Strauss-Kahn, Dassault, Proglio… Mais selon Le Monde, le réseau tentaculaire de l'ancien caïd ne se limite pas au monde politique. Le quotidien lui prête notamment des relations privilégiées avec Dominique Strauss-Kahn, Serge Dassault ou encore l'ex-patron d'EDF, Henri Proglio. En 2011, alors qu'il attaque l'Express en diffamation, Alexandre Djouhri se présente au tribunal comme le dirigeant d'un "groupe de sociétés qui a notamment pour objet de participer, en association avec des groupes industriels français de premier plan, à des investissements importants dans les pays étrangers", et comme étant "amené à intervenir dans les négociations de contrat ou de marchés représentant des enjeux économiques et financiers considérables".
Après 2012, l'homme d'affaires se tourne vers de nouveaux marchés, principalement en Chine et en Russie.

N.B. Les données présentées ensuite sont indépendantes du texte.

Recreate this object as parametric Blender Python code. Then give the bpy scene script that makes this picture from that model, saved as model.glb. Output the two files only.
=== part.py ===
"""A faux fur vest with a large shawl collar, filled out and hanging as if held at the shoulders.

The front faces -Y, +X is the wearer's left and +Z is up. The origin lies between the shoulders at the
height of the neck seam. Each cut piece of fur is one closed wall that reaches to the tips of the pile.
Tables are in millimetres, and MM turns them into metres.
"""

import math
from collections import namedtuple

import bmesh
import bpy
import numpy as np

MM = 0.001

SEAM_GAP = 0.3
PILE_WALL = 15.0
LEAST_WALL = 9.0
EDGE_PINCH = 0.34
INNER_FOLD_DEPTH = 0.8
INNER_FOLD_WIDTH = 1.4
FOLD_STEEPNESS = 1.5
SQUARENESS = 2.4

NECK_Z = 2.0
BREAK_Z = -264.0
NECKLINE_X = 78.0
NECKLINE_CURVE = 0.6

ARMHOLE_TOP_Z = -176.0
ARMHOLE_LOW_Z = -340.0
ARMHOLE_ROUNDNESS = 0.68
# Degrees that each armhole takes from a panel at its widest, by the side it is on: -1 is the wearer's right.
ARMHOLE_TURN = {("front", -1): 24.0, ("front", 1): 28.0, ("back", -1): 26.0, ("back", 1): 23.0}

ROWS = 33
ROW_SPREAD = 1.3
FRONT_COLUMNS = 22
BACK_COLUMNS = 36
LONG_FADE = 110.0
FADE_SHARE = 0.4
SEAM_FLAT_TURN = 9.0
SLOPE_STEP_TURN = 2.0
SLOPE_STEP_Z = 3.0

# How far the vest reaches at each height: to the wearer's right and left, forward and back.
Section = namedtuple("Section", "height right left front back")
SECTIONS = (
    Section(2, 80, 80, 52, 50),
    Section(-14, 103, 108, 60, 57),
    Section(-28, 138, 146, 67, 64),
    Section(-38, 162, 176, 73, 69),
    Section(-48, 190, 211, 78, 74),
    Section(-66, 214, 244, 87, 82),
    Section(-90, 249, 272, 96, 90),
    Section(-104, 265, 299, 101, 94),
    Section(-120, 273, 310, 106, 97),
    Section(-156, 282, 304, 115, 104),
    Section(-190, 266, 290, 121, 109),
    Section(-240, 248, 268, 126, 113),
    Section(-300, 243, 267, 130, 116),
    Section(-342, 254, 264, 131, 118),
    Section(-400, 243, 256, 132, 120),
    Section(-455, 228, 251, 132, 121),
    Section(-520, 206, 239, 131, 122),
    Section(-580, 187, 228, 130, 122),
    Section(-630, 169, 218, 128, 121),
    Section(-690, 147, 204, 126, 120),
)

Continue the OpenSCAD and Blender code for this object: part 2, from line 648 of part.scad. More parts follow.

Un an plus tard, les juges d'instruction du pôle financier de Paris commencent à enquêter pour vérifier les accusations lancées par l'ancien président libyen Mouammar Kadhafi et son fils Seif el-Islam, sur le financement de la campagne de 2007. Une série de longs témoignages et d'éléments troublants, dont la vente suspecte d'une villa au prix "très surévalué" pointent vers Alexandre Djouhri, qui pourrait en être le propriétaire. Après 2015, l'homme d'affaires ne met presque plus le pied sur le sol français.
À Alger en présence de Macron. Pendant cette période passée à l'étranger, le quinquagénaire n'abandonne pour autant ni ses affaires, ni son goût pour le pouvoir : selon Le Canard Enchaîné, il assiste en décembre dernier à une soirée organisée à Alger lors d'un déplacement d'Emmanuel Macron. "Il a été invité par l'ambassade. Ce n'est pas la première fois que ce monsieur tente de croiser le président", confirme alors un porte-parole de l'Elysée au Lab, ajoutant que cette insistance a mis le chef de l'Etat "en colère".
Moins d'un mois plus tard, c'est à l'aéroport d'Heathrow que l'ancien proche des politiques a été interpellé, dimanche. En vertu d'un mandat d'arrêt pour "fraude" et "blanchiment d'argent", il a été placé en garde à vue et devrait comparaître mercredi afin de fixer une date d'audience d'extradition vers la France, où il risque une mise en examen.